TASK BRIEF>
Copy out precisely the lines beginning at the line that contains "behind the plug." and ending at the line that contains "from mathutils import Matrix, Vector", including both.

GIVEN INFORMATION>
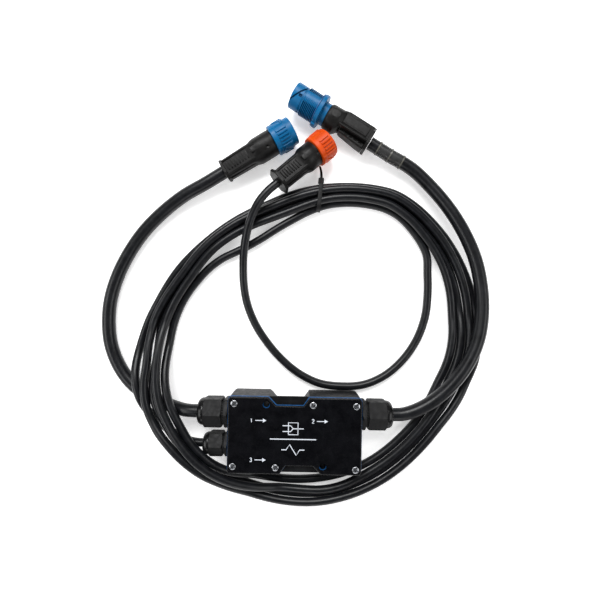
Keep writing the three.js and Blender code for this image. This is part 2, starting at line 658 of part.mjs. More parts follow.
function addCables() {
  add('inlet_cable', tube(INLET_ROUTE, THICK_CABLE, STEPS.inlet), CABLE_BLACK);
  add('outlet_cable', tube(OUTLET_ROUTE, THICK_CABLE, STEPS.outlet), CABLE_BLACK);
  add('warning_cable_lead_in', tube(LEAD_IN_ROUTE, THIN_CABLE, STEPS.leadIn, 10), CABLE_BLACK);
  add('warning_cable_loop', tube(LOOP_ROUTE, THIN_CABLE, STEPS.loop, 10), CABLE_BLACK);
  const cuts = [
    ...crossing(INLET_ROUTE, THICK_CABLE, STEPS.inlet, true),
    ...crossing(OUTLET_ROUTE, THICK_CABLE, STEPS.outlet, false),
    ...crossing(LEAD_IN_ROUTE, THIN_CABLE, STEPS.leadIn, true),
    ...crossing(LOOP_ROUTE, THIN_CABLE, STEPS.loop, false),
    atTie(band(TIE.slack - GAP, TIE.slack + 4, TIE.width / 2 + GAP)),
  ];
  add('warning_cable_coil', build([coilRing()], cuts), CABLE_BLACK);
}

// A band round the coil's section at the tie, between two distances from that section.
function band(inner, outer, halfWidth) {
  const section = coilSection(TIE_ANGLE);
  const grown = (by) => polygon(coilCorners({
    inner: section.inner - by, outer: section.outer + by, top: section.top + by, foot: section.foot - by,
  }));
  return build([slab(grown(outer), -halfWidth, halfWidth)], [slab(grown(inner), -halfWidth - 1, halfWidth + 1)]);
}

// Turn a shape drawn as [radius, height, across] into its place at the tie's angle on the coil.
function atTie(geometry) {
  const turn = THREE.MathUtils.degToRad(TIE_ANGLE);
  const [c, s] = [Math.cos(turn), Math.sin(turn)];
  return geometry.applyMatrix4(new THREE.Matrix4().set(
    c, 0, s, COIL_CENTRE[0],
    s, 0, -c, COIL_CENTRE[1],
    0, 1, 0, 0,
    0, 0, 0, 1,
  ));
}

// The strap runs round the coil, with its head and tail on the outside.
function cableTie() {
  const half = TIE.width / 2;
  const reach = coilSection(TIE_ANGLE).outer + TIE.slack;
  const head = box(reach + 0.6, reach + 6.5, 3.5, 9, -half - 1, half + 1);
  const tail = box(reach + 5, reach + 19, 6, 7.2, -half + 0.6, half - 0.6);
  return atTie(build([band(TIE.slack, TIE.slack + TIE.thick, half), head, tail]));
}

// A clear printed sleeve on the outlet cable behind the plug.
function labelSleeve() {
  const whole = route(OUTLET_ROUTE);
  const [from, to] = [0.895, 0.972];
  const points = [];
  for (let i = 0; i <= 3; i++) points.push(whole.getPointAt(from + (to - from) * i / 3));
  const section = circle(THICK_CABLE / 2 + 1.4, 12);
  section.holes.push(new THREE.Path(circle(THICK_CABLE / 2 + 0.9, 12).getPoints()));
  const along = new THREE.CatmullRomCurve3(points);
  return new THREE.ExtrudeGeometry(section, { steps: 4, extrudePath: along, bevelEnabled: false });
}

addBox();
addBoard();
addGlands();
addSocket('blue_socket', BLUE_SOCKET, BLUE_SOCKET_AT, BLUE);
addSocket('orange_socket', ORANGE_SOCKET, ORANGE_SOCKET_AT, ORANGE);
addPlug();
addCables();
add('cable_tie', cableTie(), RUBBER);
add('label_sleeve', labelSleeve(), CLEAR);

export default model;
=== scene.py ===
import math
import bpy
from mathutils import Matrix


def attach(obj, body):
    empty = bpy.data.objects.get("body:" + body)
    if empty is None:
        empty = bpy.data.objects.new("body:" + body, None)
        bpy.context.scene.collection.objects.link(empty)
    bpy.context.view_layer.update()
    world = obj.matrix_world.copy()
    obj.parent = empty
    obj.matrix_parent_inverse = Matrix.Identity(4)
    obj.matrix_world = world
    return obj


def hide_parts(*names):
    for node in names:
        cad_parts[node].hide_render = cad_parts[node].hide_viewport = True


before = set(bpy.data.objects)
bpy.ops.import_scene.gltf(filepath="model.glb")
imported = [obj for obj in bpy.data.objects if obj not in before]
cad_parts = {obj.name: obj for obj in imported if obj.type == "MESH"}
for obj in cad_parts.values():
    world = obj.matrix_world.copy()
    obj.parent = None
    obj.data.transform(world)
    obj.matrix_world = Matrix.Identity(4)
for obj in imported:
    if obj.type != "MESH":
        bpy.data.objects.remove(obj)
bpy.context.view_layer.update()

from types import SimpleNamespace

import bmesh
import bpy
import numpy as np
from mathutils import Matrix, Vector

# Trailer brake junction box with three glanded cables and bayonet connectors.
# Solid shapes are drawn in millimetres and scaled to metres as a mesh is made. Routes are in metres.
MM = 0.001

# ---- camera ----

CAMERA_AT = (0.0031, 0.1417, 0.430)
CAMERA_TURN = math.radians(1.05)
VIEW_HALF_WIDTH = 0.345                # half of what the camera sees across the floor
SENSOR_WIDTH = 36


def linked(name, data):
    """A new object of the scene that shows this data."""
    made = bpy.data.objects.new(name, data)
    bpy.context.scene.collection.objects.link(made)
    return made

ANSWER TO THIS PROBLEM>
// A clear printed sleeve on the outlet cable behind the plug.
function labelSleeve() {
  const whole = route(OUTLET_ROUTE);
  const [from, to] = [0.895, 0.972];
  const points = [];
  for (let i = 0; i <= 3; i++) points.push(whole.getPointAt(from + (to - from) * i / 3));
  const section = circle(THICK_CABLE / 2 + 1.4, 12);
  section.holes.push(new THREE.Path(circle(THICK_CABLE / 2 + 0.9, 12).getPoints()));
  const along = new THREE.CatmullRomCurve3(points);
  return new THREE.ExtrudeGeometry(section, { steps: 4, extrudePath: along, bevelEnabled: false });
}

addBox();
addBoard();
addGlands();
addSocket('blue_socket', BLUE_SOCKET, BLUE_SOCKET_AT, BLUE);
addSocket('orange_socket', ORANGE_SOCKET, ORANGE_SOCKET_AT, ORANGE);
addPlug();
addCables();
add('cable_tie', cableTie(), RUBBER);
add('label_sleeve', labelSleeve(), CLEAR);

export default model;
=== scene.py ===
import math
import bpy
from mathutils import Matrix


def attach(obj, body):
    empty = bpy.data.objects.get("body:" + body)
    if empty is None:
        empty = bpy.data.objects.new("body:" + body, None)
        bpy.context.scene.collection.objects.link(empty)
    bpy.context.view_layer.update()
    world = obj.matrix_world.copy()
    obj.parent = empty
    obj.matrix_parent_inverse = Matrix.Identity(4)
    obj.matrix_world = world
    return obj


def hide_parts(*names):
    for node in names:
        cad_parts[node].hide_render = cad_parts[node].hide_viewport = True


before = set(bpy.data.objects)
bpy.ops.import_scene.gltf(filepath="model.glb")
imported = [obj for obj in bpy.data.objects if obj not in before]
cad_parts = {obj.name: obj for obj in imported if obj.type == "MESH"}
for obj in cad_parts.values():
    world = obj.matrix_world.copy()
    obj.parent = None
    obj.data.transform(world)
    obj.matrix_world = Matrix.Identity(4)
for obj in imported:
    if obj.type != "MESH":
        bpy.data.objects.remove(obj)
bpy.context.view_layer.update()

from types import SimpleNamespace

import bmesh
import bpy
import numpy as np
from mathutils import Matrix, Vector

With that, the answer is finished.